Now, any action to affect the scope of §11 liability for direct listings may instead fall to Congress or the SEC.  During oral argument, Justice Kavanaugh observed that Slack and some amici contended that direct listings were a “new thing,” and that, to take Pirani’s position, “we would have to depart on §11 from a lot of law, starting with Judge Friendly, that’s been around for a long time. And rather than doing that—this is their suggestion—we should leave it to the SEC and/or Congress rather than ourselves, kind of departing from that longstanding body of law.” Of course, that’s exactly what the Court did—specifically pointing out that “Congress is free to address the scope of liability in connection with direct listings by revising the securities laws at any time.”  Time will tell if the scope of direct listing liability turns out to be enough of a legislative concern to drive Congress to revise the ’33 Act.  

Will the SEC’s original expectation of minimal tracing challenges be borne out? Or will the SEC be moved to take action of some kind? Will the presence of tracing issues outside the context of direct listings dissuade the SEC from acting to address the tracing issue in this particular context or could it encourage the SEC to act more broadly? (According to former SEC Chair Jay Clayton, the assumption that, in the paradigmatic IPO, only registered shares would be sold until the lock-up ended was not a correct one; in fact, he said, many exempt shares are sold. And Justice Kagan made the same point in oral argument. See this PubCo post.)
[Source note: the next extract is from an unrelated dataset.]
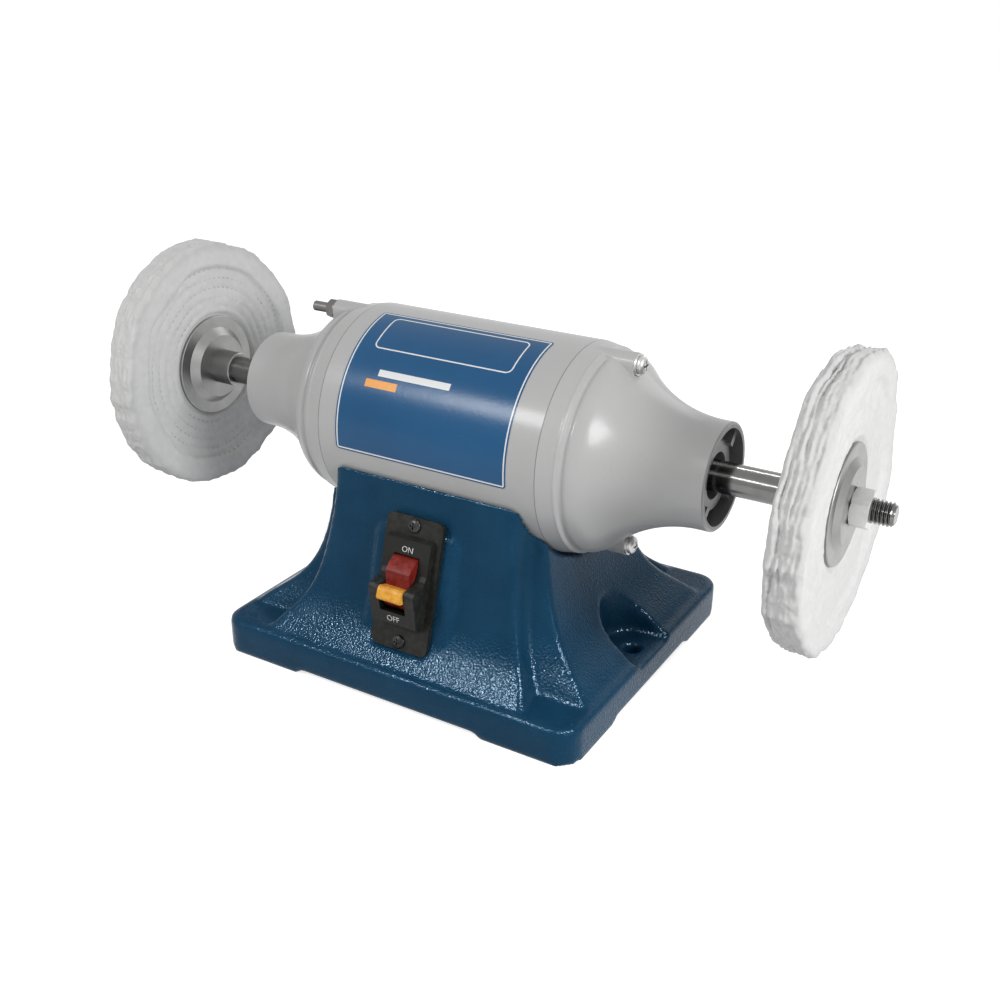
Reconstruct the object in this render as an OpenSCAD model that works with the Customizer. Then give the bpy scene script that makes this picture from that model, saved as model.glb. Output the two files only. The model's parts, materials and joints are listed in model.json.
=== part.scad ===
// Twin-arbor bench buffer: an induction motor in a cast base, with a cotton
// buffing wheel clamped on each end of its shaft.
// X runs along the shaft, -Y is the front with the switch, and Z = 0 is the bench.

/* [Base casting] */
// Length of the foot plate along the shaft
base_len = 235; // [226:1:250]
// Width of the foot plate, front to back
base_wid = 203; // [196:1:215]
// Height of the foot plate's edge
plate_h = 21.6; // [20:0.2:24]
// Corner radius of the foot plate, seen from above
corner_r = 14; // [8:1:20]
// Rounding of the foot plate's top edge
edge_round = 3; // [1:0.5:4]
// Length of each corner land along the shaft
land_len = 55; // [45:1:60]
// Width of each corner land, front to back
land_wid = 52; // [45:1:58]
// Depth of the relief between the corner lands
land_relief = 3; // [1.5:0.5:3]
// Wall thickness of the hollow tower
tower_wall = 6; // [5:0.5:7]
// Width of the foot plate left bare beyond the tower's flare
flare_margin = 5; // [4:0.5:10]
// Length of the front and back panels at the cradle
cradle_len = 115.4; // [110:0.2:118]
// Length of the front and back panels where they meet the foot plate
panel_foot_len = 172.2; // [150:0.2:176]
// Width of the side webs at the cradle
web_wid = 95.6; // [88:0.2:98]
// Width of the side webs where they meet the foot plate
web_foot_wid = 153.4; // [140:0.2:158]
// Drop of the cradle's lips below the shaft axis
lip_drop = 18; // [16:0.5:20]
// Thickness of the cradle's lips at their top edge
lip_t = 1.6; // [1:0.1:3]
// Thickness of the saddle under the motor
saddle_t = 9; // [7:0.5:10]
// Bevel along the tower's upright corners
arris = 2.4; // [1:0.2:4]

/* [Bench bolts] */
// Distance between the two bench bolt holes
bench_bolt_spacing = 207.2; // [200:0.2:210]
// Diameter of the bench bolt holes
bench_bolt_d = 9.5; // [8:0.5:11]
// Width of the pocket around each bench bolt hole
pocket_wid = 39; // [34:1:42]
// Height of the pocket's floor above the bench
pocket_floor = 18; // [14:0.5:19]

/* [Bottom cover] */
// Length of the bottom cover along the shaft
cover_len = 160; // [150:1:162]
// Width of the bottom cover, front to back
cover_wid = 178; // [168:1:180]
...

Some have contended that the SEC has plenty of ways to address the scope of liability.  In their amicus brief, Clayton and Stanford Professor and former SEC Commissioner Joe Grundfest suggested three approaches that, should the SEC so choose, it could adopt to address the scope of §11 direct listing liability:

  • “First, the SEC can require that registered and exempt shares offered in a direct listing trade with differentiated tickers, at least until expiration of the relevant §11 statute of limitations.” For successive offerings, the same technique could be applied; “[t]hat approach, combined with unique tickers for each registered offering, could resolve all tracing challenges.”
  • Or “the SEC could migrate the entire clearance and settlement system to a distributed ledger system or to other mechanisms that would allow the tracing of individual shares as individual shares, and not as fractional interests in larger commingled electronic book entry accounts.”
  • “Alternatively, the SEC could adopt a narrower approach that resolves the tracing challenge only for direct offerings by requiring that exempt shares not trade until the day after an initial auction that is limited to registered shares.  This would, in effect, impose a regulatory one-day lock-up as a method of preserving issuer §11 liability.”

What comes next, if anything, remains to be seen.